* **WHAT IS EXPECTED**
Take the lines from the beginning of the data below through the line holding "(low_x, y, high_z)]" and return exactly those.

/---

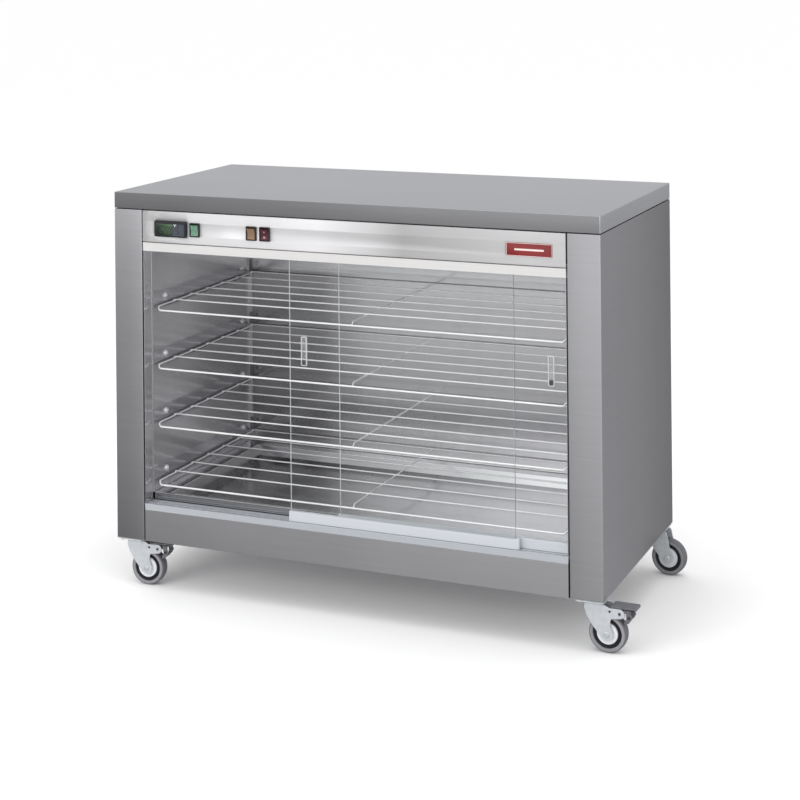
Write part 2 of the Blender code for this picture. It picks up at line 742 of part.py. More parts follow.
def build_control_panel():
    top = SHELL_TOP - GAP
    corners = [
        (FRONT + PANEL_TOP_RETURN, top),
        (FRONT, top),
        (FRONT, PANEL_BOTTOM),
        (FRONT + PANEL_RETURN, PANEL_BOTTOM),
    ]
    outline = strip_outline(bent_path(corners, (0.002, 0.002)), SHEET)
    strip = prism(outline, "x", OPENING_LEFT, OPENING_RIGHT)
    panel = add_object("control_panel", strip, "steel")
    bm = bmesh.new()
    holes = [(THERMOSTAT_X, THERMOSTAT_BODY_WIDTH, THERMOSTAT_BODY_HEIGHT)]
    holes += [(x, SWITCH_BODY_WIDTH, SWITCH_BODY_HEIGHT) for x in SWITCH_XS]
    for x, width, height in holes:
        half_x = width / 2 + CUTOUT_CLEARANCE
        half_z = height / 2 + CUTOUT_CLEARANCE
        low = (x - half_x, FRONT - 0.005, CONTROLS_Z - half_z)
        add_box(bm, low, (x + half_x, FRONT + 0.006, CONTROLS_Z + half_z))
    combine(panel, add_tool("panel_cutouts", bm), "DIFFERENCE")


def panel_fitting(x, width, height, proud, body_width, body_height, body_depth, edge):
    """Bezel in front of the panel with its body running back through the cut-out."""

    def ring(w, h, y):
        low_x, high_x = x - w / 2, x + w / 2
        low_z, high_z = CONTROLS_Z - h / 2, CONTROLS_Z + h / 2
        return [(low_x, y, low_z), (high_x, y, low_z), (high_x, y, high_z), (low_x, y, high_z)]

    seat = FRONT - GAP
    bm = bmesh.new()
    add_rings(
        bm,
        [
            ring(body_width, body_height, FRONT + body_depth),
            ring(body_width, body_height, seat),
            ring(width, height, seat),
            ring(width, height, FRONT - proud + edge),
            ring(width - 2 * edge, height - 2 * edge, FRONT - proud),
        ],
    )
    return bm


def build_thermostat():
    body = (THERMOSTAT_BODY_WIDTH, THERMOSTAT_BODY_HEIGHT, THERMOSTAT_BODY_DEPTH)
    size = (THERMOSTAT_X, THERMOSTAT_WIDTH, THERMOSTAT_HEIGHT, THERMOSTAT_PROUD)
    thermostat = add_object("thermostat", panel_fitting(*size, *body, THERMOSTAT_EDGE), "black_plastic")
    face = FRONT - THERMOSTAT_PROUD
    x = THERMOSTAT_X + KEY_X_OFFSET
    pockets = bmesh.new()
    for name, rise in zip(("up", "down"), KEY_Z_OFFSETS):
        z = CONTROLS_Z + rise
        half = KEY_POCKET / 2
        low = (x - half, face - 0.002, z - half)
        add_box(pockets, low, (x + half, face + KEY_POCKET_DEPTH, z + half))
        half = KEY_SIZE / 2
        low = (-half, -KEY_PROUD, -half)
        key = box(low, (half, KEY_DEPTH, half))
        add_object(f"thermostat_key_{name}", key, "black_plastic", (x, face, z))
    combine(thermostat, add_tool("key_pockets", pockets), "DIFFERENCE")


def build_switch(name, x, lens):
    body = (SWITCH_BODY_WIDTH, SWITCH_BODY_HEIGHT, SWITCH_BODY_DEPTH)
    size = (x, SWITCH_WIDTH, SWITCH_HEIGHT, SWITCH_PROUD)
    shell = panel_fitting(*size, *body, SWITCH_EDGE)
    housing = add_object(name + "_housing", shell, "black_plastic")
    half_x, half_z = SWITCH_POCKET_WIDTH / 2, SWITCH_POCKET_HEIGHT / 2
    low = (x - half_x, FRONT - 0.010, CONTROLS_Z - half_z)
    high = (x + half_x, FRONT + SWITCH_POCKET_DEPTH, CONTROLS_Z + half_z)
    combine(housing, add_tool(name + "_pocket", box(low, high)), "DIFFERENCE")

    ends = ROCKER_HALF_HEIGHT
    crest = -ROCKER_PROUD - ROCKER_PIVOT
    valley = crest + ROCKER_DIP
    outline = [
        (crest, ends),
        (valley + ROCKER_WAIST, ends * 0.35),
        (valley, 0),
        (valley + ROCKER_WAIST, -ends * 0.35),
        (crest, -ends),
        (ROCKER_HEEL, -ends * 0.90),
        (ROCKER_BACK, -ends * 0.45),
        (ROCKER_BACK, ends * 0.45),
        (ROCKER_HEEL, ends * 0.90),
    ]
    turn = Matrix.Rotation(ROCKER_TILT, 2)
    tilted = [tuple(turn @ Vector(point)) for point in outline]
    rocker = prism(tilted, "x", -ROCKER_WIDTH / 2, ROCKER_WIDTH / 2)
    pivot = (x, FRONT + ROCKER_PIVOT, CONTROLS_Z)
    add_object(name + "_rocker", rocker, lens, pivot)


def build_controls():
    build_control_panel()
    build_thermostat()
    lenses = (("green_switch", "green_lens"), ("orange_switch", "orange_lens"))
    lenses += (("red_switch", "red_lens"),)
    for (name, lens), x in zip(lenses, SWITCH_XS):
        build_switch(name, x, lens)
    low = (BADGE_X - BADGE_WIDTH / 2, FRONT - GAP - BADGE_THICKNESS, CONTROLS_Z - BADGE_HEIGHT / 2)
    high = (BADGE_X + BADGE_WIDTH / 2, FRONT - GAP, CONTROLS_Z + BADGE_HEIGHT / 2)
    add_object("front_badge", box(low, high), "red_badge")


def build_caster_plate(name, pivot):
    """Fixed plate with bolt heads and the upper bearing race."""
    half, corner = PLATE_HALF, PLATE_CORNER
    inner = half - corner
    outline = []
    for x, y, start in ((1, 1, 0), (-1, 1, 90), (-1, -1, 180), (1, -1, 270)):
        outline += arc((x * inner, y * inner), corner, start, start + 90, 2)
    under = -GAP - PLATE_THICKNESS
    plate = prism(outline, "z", under, -GAP)
    made = add_object(f"caster_plate_{name}", plate, "zinc", pivot)
    bm = bmesh.new()
    inside = under + 0.001
    race = [(RACE_RADIUS, inside), (RACE_RADIUS, RACE_BOTTOM)]
    add_turned(bm, race, (0, 0, 0), "z", 24)
    head = [(PLATE_BOLT_RADIUS, inside), (PLATE_BOLT_RADIUS, under - PLATE_BOLT_HEAD)]
    for x in (-PLATE_BOLT_OFFSET, PLATE_BOLT_OFFSET):
        for y in (-PLATE_BOLT_OFFSET, PLATE_BOLT_OFFSET):
            add_turned(bm, head, (x, y, 0), "z", 6)
    combine(made, add_tool(f"caster_plate_{name}_heads", bm, pivot), "UNION")


def fork_outline(braked):
    """Side view of the fork in (u, z); braked forks carry a horn for the pedal pin."""
    outline = [(FORK_NOSE, FORK_TOP), (FORK_CROWN_END, FORK_TOP)]
    if braked:
        outline += FORK_SHOULDER
        outline += arc((HORN_U, HORN_Z), HORN_RADIUS, 100, -80, 8)
        outline += FORK_THROAT
    else:
        outline += FORK_PLAIN_BACK
    outline += arc((TRAIL, AXLE_Z), BOSS_RADIUS, 20, -160, 10)
    outline += FORK_LEADING_EDGE
    outline += [(FORK_NOSE, FORK_NOSE_LOW)]
    return outline


def build_fork(name, pivot, turn, braked):
    fork = prism(fork_outline(braked), "y", -FORK_HALF, FORK_HALF)
    made = add_object(f"caster_fork_{name}", fork, "zinc", pivot, turn)
    inner = FORK_HALF - FORK_SHEET
    low = (FORK_NOSE + FORK_SHEET, -inner, -CASTER_HEIGHT)
    hollow = box(low, (PEDAL_END, inner, FORK_TOP - FORK_SHEET))
    combine(made, add_tool(f"fork_hollow_{name}", hollow, pivot, turn), "DIFFERENCE")
    if braked:
        reach = FORK_HALF + 0.005
        bore = [(HORN_PIN_HOLE, -reach), (HORN_PIN_HOLE, reach)]
        hole = turned(bore, (HORN_U, 0, HORN_Z), "y", 12)
        combine(made, add_tool(f"fork_pin_hole_{name}", hole, pivot, turn), "DIFFERENCE")
    inside, outside = FORK_HALF - 0.0005, FORK_HALF + AXLE_HEAD
    profile = [
        (AXLE_HEAD_RADIUS * 0.8, -outside),
        (AXLE_HEAD_RADIUS, -outside + 0.0015),
        (AXLE_HEAD_RADIUS, -inside),
        (AXLE_RADIUS, -inside),
        (AXLE_RADIUS, inside),
        (AXLE_HEAD_RADIUS, inside),
        (AXLE_HEAD_RADIUS, outside - 0.0015),
        (AXLE_HEAD_RADIUS * 0.8, outside),
    ]
    axle = turned(profile, (TRAIL, 0, AXLE_Z), "y", 12)
    combine(made, add_tool(f"fork_axle_{name}", axle, pivot, turn), "UNION")


def build_wheel(name, pivot, turn):
    """Hub with its dark rim, and the tyre, both about the axle."""
    offset = Matrix.Rotation(turn, 3, "Z") @ Vector((TRAIL, 0, AXLE_Z))
    centre = Vector(pivot) + offset
    half = [
        (HUB_BORE, HUB_NOSE_HALF),
        (0.0090, HUB_NOSE_HALF),
        (HUB_COVER_RADIUS, HUB_COVER_HALF),
        (HUB_COVER_RADIUS + 0.0005, HUB_RIM_HALF),
        (HUB_RIM_RADIUS, HUB_RIM_HALF),
    ]
    profile = half + [(r, -v) for r, v in half[::-1]]
    hub = turned(profile, (0, 0, 0), "y", WHEEL_SEGMENTS, closed=True)
    add_object(f"wheel_hub_{name}", hub, "hub_plastic", centre, turn, smooth=True)
    half = [
        (HUB_RIM_RADIUS + GAP, TYRE_HALF - 0.0018),
        (0.0340, TYRE_HALF),
        (0.0380, TYRE_HALF - 0.0013),
        (WHEEL_RADIUS, TYRE_HALF - 0.0058),
    ]
    profile = half + [(r, -v) for r, v in half[::-1]]
    tyre = turned(profile, (0, 0, 0), "y", WHEEL_SEGMENTS, closed=True)
    add_object(f"wheel_tyre_{name}", tyre, "grey_rubber", centre, turn, smooth=True)


def build_brake_pedal(name, pivot, turn):
    """Tread plate, two ears on the horn pin, and the block that presses the tyre."""
    offset = Matrix.Rotation(turn, 3, "Z") @ Vector((HORN_U, 0, HORN_Z))
    centre = Vector(pivot) + offset

    def local(points):
        return [(u - HORN_U, z - HORN_Z) for u, z in points]

    tread = local(
        [
            (PEDAL_START, PEDAL_TOP - PEDAL_SHEET),
            (PEDAL_START, PEDAL_TOP),
            (PEDAL_END - PEDAL_SHEET, PEDAL_TOP + PEDAL_CROWN),
            (PEDAL_END, PEDAL_TOP),
            (PEDAL_END, PEDAL_TOP - PEDAL_SHEET - PEDAL_LIP),
            (PEDAL_END - PEDAL_SHEET, PEDAL_TOP - PEDAL_SHEET - PEDAL_LIP),
            (PEDAL_END - PEDAL_SHEET * 1.4, PEDAL_TOP - PEDAL_SHEET * 0.6),
        ]
    )
    made = add_object(
        f"brake_pedal_{name}", prism(tread, "y", -PEDAL_HALF, PEDAL_HALF), "zinc", centre, turn
    )
    inside = PEDAL_TOP - PEDAL_SHEET * 0.4
    ear = local([(PEDAL_EAR_TOP[0], inside), *PEDAL_EAR, (PEDAL_EAR_TOP[1], inside)])
    bm = bmesh.new()
    outer, inner = PEDAL_EAR_OUTER, PEDAL_EAR_OUTER - PEDAL_EAR_SHEET
    add_prism(bm, ear, "y", -outer, -inner)
    add_prism(bm, ear, "y", inner, outer)
    combine(made, add_tool(f"pedal_ears_{name}", bm, centre, turn), "UNION")
    reach = inner + 0.0005
    bm = prism(local(PEDAL_BLOCK), "y", -reach, reach)
    combine(made, add_tool(f"pedal_block_{name}", bm, centre, turn), "UNION")
    profile = [
        (PIN_HEAD_RADIUS, -PIN_HEAD_END),
        (PIN_HEAD_RADIUS, -FORK_HALF - GAP),
        (HORN_PIN_RADIUS, -FORK_HALF - GAP),
        (HORN_PIN_RADIUS, FORK_HALF + GAP),
        (PIN_HEAD_RADIUS, FORK_HALF + GAP),
        (PIN_HEAD_RADIUS, PIN_HEAD_END),
    ]
    pin = turned(profile, (0, 0, 0), "y", 12)
    combine(made, add_tool(f"pedal_pin_{name}", pin, centre, turn), "UNION")


def build_casters():
    for name, x, y, degrees, braked in CASTERS:
        pivot = (x, y, BASE_Z)
        turn = math.radians(degrees)
        build_caster_plate(name, pivot)
        build_fork(name, pivot, turn, braked)
        build_wheel(name, pivot, turn)
        if braked:
            build_brake_pedal(name, pivot, turn)


def main():
    clear_scene()
    build_worktop()
    build_side_panels()
    build_back_and_base()
    build_liners()
    build_floor_pan()
    build_heating_element()
    build_tracks()
    build_doors()
    for number, level in enumerate(RACK_LEVELS, 1):
        build_rack(number, level)
        build_hangers(number, level)
    build_controls()
    build_casters()


main()
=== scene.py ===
"""Looks of the proofing cabinet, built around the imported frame. Metres, +Z up."""

import json
import math

import bmesh
import bpy
from mathutils import Matrix, Vector


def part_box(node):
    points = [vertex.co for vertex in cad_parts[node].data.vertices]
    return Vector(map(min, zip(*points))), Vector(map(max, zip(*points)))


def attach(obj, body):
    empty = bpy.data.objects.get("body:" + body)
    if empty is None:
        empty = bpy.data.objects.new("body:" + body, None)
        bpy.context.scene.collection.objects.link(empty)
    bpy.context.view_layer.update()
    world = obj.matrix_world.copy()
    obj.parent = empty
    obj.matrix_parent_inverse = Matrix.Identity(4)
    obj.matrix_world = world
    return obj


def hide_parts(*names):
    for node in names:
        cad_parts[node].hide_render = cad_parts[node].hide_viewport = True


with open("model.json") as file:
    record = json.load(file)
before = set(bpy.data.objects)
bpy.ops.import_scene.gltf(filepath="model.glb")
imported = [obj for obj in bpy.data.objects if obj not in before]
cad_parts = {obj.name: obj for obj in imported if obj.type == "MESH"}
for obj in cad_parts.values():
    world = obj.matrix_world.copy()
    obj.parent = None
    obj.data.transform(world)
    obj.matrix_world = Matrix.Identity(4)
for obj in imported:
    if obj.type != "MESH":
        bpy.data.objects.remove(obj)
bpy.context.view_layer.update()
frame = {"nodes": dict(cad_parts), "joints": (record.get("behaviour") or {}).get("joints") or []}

# The picture's eye: position, heading left of +Y, roll, lens and its downward shift
EYE = Vector((1.5997, -3.8171, 1.4365))
HEADING = 0.3996
ROLL = -0.0089
LENS = 81.18
LENS_DROP = -0.560

TOP_LOW, TOP_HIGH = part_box("worktop")
LEFT, RIGHT = TOP_LOW.x, TOP_HIGH.x
FRONT, BACK = TOP_LOW.y, TOP_HIGH.y
CENTRE_X = (LEFT + RIGHT) / 2
SHEET = 0.0012
JOINTS = {joint["name"]: joint for joint in frame["joints"]}
CORNERS = ("front_left", "front_right", "rear_left", "rear_right")


# ---------------------------------------------------------------- materials


def plug(tree, socket, value):
    if isinstance(value, bpy.types.NodeSocket):
        tree.links.new(value, socket)
    else:
        socket.default_value = value


def add(tree, kind, inputs=(), **settings):
    node = tree.nodes.new("ShaderNode" + kind)
    for key, value in settings.items():
        setattr(node, key, value)
    for key, value in dict(inputs).items():
        plug(tree, node.inputs[key], value)
    return node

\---

* **THE REPLY**
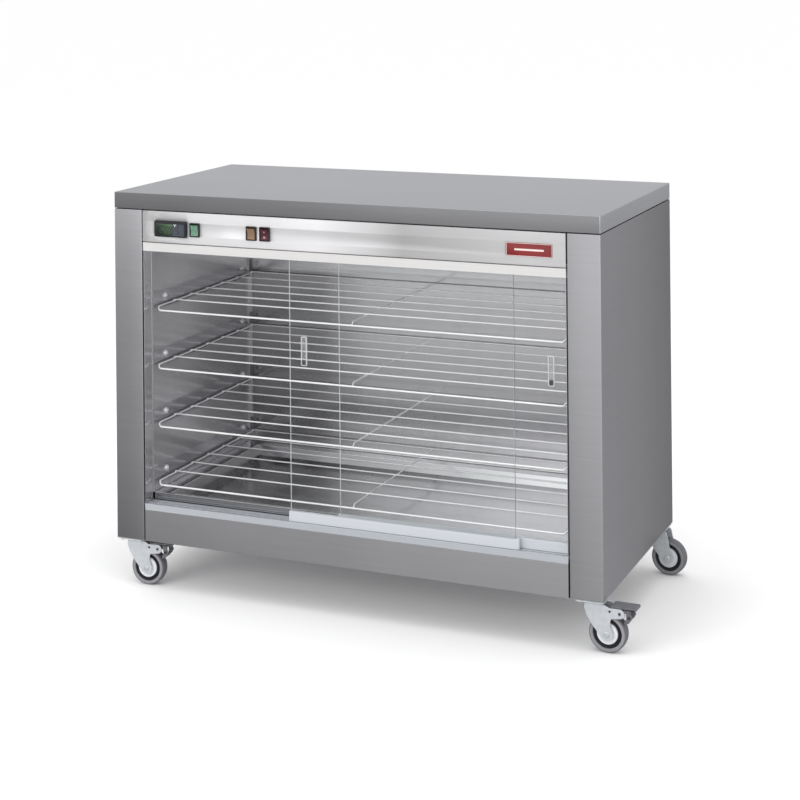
Write part 2 of the Blender code for this picture. It picks up at line 742 of part.py. More parts follow.
def build_control_panel():
    top = SHELL_TOP - GAP
    corners = [
        (FRONT + PANEL_TOP_RETURN, top),
        (FRONT, top),
        (FRONT, PANEL_BOTTOM),
        (FRONT + PANEL_RETURN, PANEL_BOTTOM),
    ]
    outline = strip_outline(bent_path(corners, (0.002, 0.002)), SHEET)
    strip = prism(outline, "x", OPENING_LEFT, OPENING_RIGHT)
    panel = add_object("control_panel", strip, "steel")
    bm = bmesh.new()
    holes = [(THERMOSTAT_X, THERMOSTAT_BODY_WIDTH, THERMOSTAT_BODY_HEIGHT)]
    holes += [(x, SWITCH_BODY_WIDTH, SWITCH_BODY_HEIGHT) for x in SWITCH_XS]
    for x, width, height in holes:
        half_x = width / 2 + CUTOUT_CLEARANCE
        half_z = height / 2 + CUTOUT_CLEARANCE
        low = (x - half_x, FRONT - 0.005, CONTROLS_Z - half_z)
        add_box(bm, low, (x + half_x, FRONT + 0.006, CONTROLS_Z + half_z))
    combine(panel, add_tool("panel_cutouts", bm), "DIFFERENCE")


def panel_fitting(x, width, height, proud, body_width, body_height, body_depth, edge):
    """Bezel in front of the panel with its body running back through the cut-out."""

    def ring(w, h, y):
        low_x, high_x = x - w / 2, x + w / 2
        low_z, high_z = CONTROLS_Z - h / 2, CONTROLS_Z + h / 2
        return [(low_x, y, low_z), (high_x, y, low_z), (high_x, y, high_z), (low_x, y, high_z)]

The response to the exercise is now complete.